Tuesday, 20 March 2012

The Shadow Rising - Summary

My favorite book in The Wheel of Time is The Shadow Rising; in fact it is my favorite book ever. A great many fans also point to this book as the highest point of the series. Why is it considered one of the best?
The book follows three narratives, each one an independent short novel on its own, interwoven for pacing, but not for their effect on each other. There is no confusion over dates or which event came first; all the reader needs to know is simply which group of heroes they are following for the next chapter. Sometimes information in one storyline is relevant to another and helps the reader interpret events. Sometimes more than one viewpoint is used in a location, such as Nynaeve and Elayne, or Rand and Mat. In all, eight main heroes have viewpoints, but five of them carry the bulk of the story. So, the structure is simple. Jump from one group to the next, don’t confuse the reader.

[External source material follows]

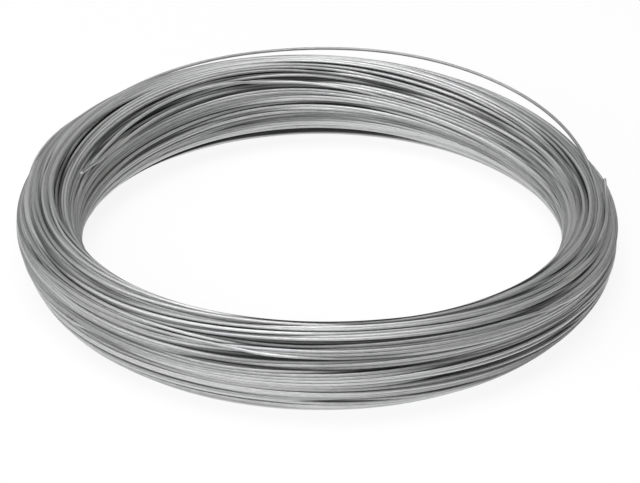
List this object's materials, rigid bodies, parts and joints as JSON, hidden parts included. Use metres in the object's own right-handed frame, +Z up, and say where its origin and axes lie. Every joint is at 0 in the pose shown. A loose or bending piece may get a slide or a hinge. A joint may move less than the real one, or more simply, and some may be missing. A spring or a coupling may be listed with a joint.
{
  "type": "coil of galvanized wire",
  "caption": "Flat ring-shaped coil of thin galvanized steel wire with a round open bore, its turns laid side by side and bundled loosely.",
  "frame": {"origin": "on the coil's axis, at the level it lies on", "axes": "+Z up, along the coil's axis; +Y towards the sprung turn's side; +X to its right"},
  "size_m": [0.31, 0.31, 0.0513],
  "materials": {
    "galvanized_wire": "hot-dip galvanized zinc, satin"
  },
  "bodies": {
    "root": {"wire_coil": "galvanized_wire"}
  },
  "joints": []
}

The cast of characters is just enough to feel crowded, but not so much that the reader loses track of them all. In Tanchico, there are Nynaeve, Thom, Elayne, Juilin, Bayle, Egeanin, Rendra, the Seeker, Bethamin, Carridin, the Black Ajah, Amathera, the King, and Moghedien. A dozen or so easily distinguishable characters.  In the Two Rivers there are more: Perrin, Faile, Loial, Gaul, Bain, Chiad, Slayer, Luc, Byar, Bornhald, Fain, Tam, Bran, Abell, Haral, Alsbet, Marin, Daise, Verin, Alanna, the Warders, and a host of local men and women. With a cast of twenty or so, the young men of the Companions tend to blur into one another unless they have very distinguishing characteristics, but none play so significant a role that a distinction is necessary. The reader is unlikely to be confused. In the Aiel Waste we find Rand, Mat, Egwene, Moiraine, Aviendha, Lan, Amys, Bair, Melaine, Seana, Rhuarc, Adelin, Couladin, Kadere, Natael, Isendre, Keille, and a variety of Aiel. As with the Two Rivers folk, the Wise Ones and Aiel tend to blend together unless something distinguishes them. Mild confusion about the Wise Ones does not prevent being able to follow the story. The number of characters and the roles they play are justified and well suited to the length of text accorded to each of the three storylines.
The heroes themselves develop and grow. In earlier books, they were at the mercy of events, now they attempt to drive events. Each of them makes missteps, some costly. Each of them overcomes more challenging obstacles than ever, and they do it on their own with minimal interference from others. It is their own wits, intelligence, perseverance, planning, leadership and courage that let them win. Their identity is not being dictated by prophecy or plot; the heroes are forging new identities for themselves. Nynaeve beats a Forsaken! Elayne finds she is a better ruler than Amathera! Perrin defeats Slayer! Rand captures a Forsaken!
Two of the storylines have deeply personal stakes for the heroes. Perrin’s defense of the Two Rivers is harrowing and provides most of the traditional action. Rand’s discovery of the Aiel secret history and their vain sacrifices is heart-wrenching and is the best writing in the series. His decision to use them, even at the cost of destroying them with this knowledge, will set him down a solitary path. With this military force at his disposal, he needn’t worry about trusting Moiraine again. He has achieved freedom of one kind, but is now bound to the Aiel.
A multitude of magical and fantastic locations are shown. The realms of the Aelfinn and Eelfinn. Rhuidean. The Age of Legends. The Tower of Ghenjei. Tel’aran’rhiod and the Heroes of the Horn. The Aiel Waste. The Ways.
In the background, when no one was paying attention, the White Tower splits, and the world’s chance of surviving just got lessened.  Even as the heroes claim victories by fending off foes, others lurk in waiting or will return. Lanfear, Moghedien and the other Forsaken. The Black Ajah. Padan Fain and his pet Myrddraal. The Children of the Light. Elaida. Couladin.
The broadened world put on display in The Shadow Rising is cause for liking the story, but it is the controlled balance of the story that makes it work so wonderfully. The expansion of the cast of main characters and of the secondary and minor characters is restrained enough to prevent confusion, but big enough to give a feeling of unfettered exploration to the reader. The personal nature of the threats and the victories provide an emotional impact that is difficult to match. Everything is at once epic in scope and intensely personal in importance. Keeping the storylines self-contained in this book provides closure of a kind that later books lack. In short, there is little that was mishandled, and in most respects The Shadow Rising surpassed expectations created by the previous books.
Four word summary: The heroes gain allies.
Writing Lessons:
 Use the minimum number of characters necessary to achieve your goals.